This week, in a rather posh part of London town, a bunch of gardening aficionados are milling around. Yes, its time for the good ol’ Chelsea Flower Show again.
Now, admittedly, I’m not that interested in the show gardens, all the pouncing about over flowers and the general upper-class air to the whole thing. In fact, I normally only tune into any media coverage in the hope of seeing Mr Medwyn Williams and his astonishing vegetables.
But this year, something has piqued my interest – the fact that the Royal Horticultural Society are bemoaning the lack of twenty to forty year old gardeners.
As a 32-year-old gardener, who’s been pretty interested in gardening for at least the last decade, I feel duty-bound to reply. Sure, I am a Brit, but I’m now an ex-pat, which may mean that my response is discounted by some. But still, it is my blog so I’ll write what I want.
The reason that we have fewer gardeners in the age group can be down to a considerable amount of factors. I’m listing these because it’s simpler to see the sheer number of reasons why young people don’t garden when it is in list form.

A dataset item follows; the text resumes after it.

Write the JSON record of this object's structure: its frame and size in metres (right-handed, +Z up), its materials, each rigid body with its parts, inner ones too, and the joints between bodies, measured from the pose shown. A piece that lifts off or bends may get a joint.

- We don’t own houses. Previous generations bought their houses, and were able to tend to their gardens from a younger age. Nowadays the average age of first-time buyers is 42. Up until that point renting, flat-shares and living at your parents is still rife. If you live in a rented house, you have to question why a renter would invest time and money in a garden that they might not see next season. The same problem applies with flat-shares. And often, if you live with mum and dad, you might garden with them, but you certainly can’t have the same freedom that you would in your own place.
- Commutes are longer. Getting to work is now part of the problem. The housing market pushes us further from our jobs, our days get longer. We are, as a generation, spending more hours outside the home than any other previous generation. So, when you are finally home, after a fourteen hour day, how many people truly have the inclination to dig over a border?
- There are fewer community gardens and allotments. I wanted an allotment when I was younger because I lived at home (long commute, couldn’t afford a flat) and my mother didn’t fancy me turning her nice lawn over to vegetables. I sat on that waiting list from when I was sixteen until the age of twenty-four, by which time I had moved out. And that’s not considered a long wait in the Home Counties. There are less allotments available, and fewer community gardens. Outdoor space is at a premium, and their is little or no concession to include growing areas in modern developments. That leads to long waiting lists and a lack of space. Ever gardening a non-existent garden? Yeah. Easy isn’t it?!
- More of us live in flats. You can’t garden easily if you don’t have a garden… Sure there are indoor solutions, but it takes a proactive individual to find these, and even then, they are limited.
- We were never taught to garden. In much the same way as the government reduced down PE on the curriculum and wonders why everyone is putting on the pounds, or removed compulsory Home Economics and questions why people are eating more convenience food than ever (and piling on the pounds), gardening was removed from the curriculum. Nowadays schools might show kids how to grow a spud, but they certainly didn’t when I was at school. And now, consequently, people in my generation don’t know how easy it is.
- Food needs to be convenient. Because we are working longer hours. Growing your own seems too difficult, and as we were never taught otherwise, few know the tips and tricks to make it more simple.
- It costs money. Gardening is expensive to establish. Tools, pots, compost, lets be honest, it soon adds up. And yes, if you don’t have that money (because you are saving for a house deposit, or because you are spunking £500 on a season ticket each month), then it can seem a ridiculous thing to pile money into. Growing food can return produce worth as much as quadruple the investment, as well as helping with mental health, physical health and keeping you connected with nature… It’s a good thing to do, if you can do it, but some of the hurdles need to be removed for many.
I’m incredibly lucky. I have an outdoor space. I’m in the process of buying a house with a big garden. I have a mother who knows how to garden and isn’t afraid to share her skills. And I also have friends who want to grow their own and will swap seeds and plant with me to help me do the same, whilst keeping down costs. But, I am most likely the exception.
Instead of moaning at the lack of 20-40-year-olds who are into gardening, the RHS should look at ways of getting them into gardening. Offer free course, free seeds, introductory lessons or free access to community gardens for a start, but stop blaming the people. This generation has a lot of reasons not to garden, and it puts you off, even more, when someone just bemoans the situation without offering any alternative.
Give people gardens and they will garden. Tell people they should be gardening when they don’t have the access/infrastructure/money, and you’re liable to put people off before they’ve even started.
Right. I’m climbing down from my soapbox now, I’ve got some plants to a pot.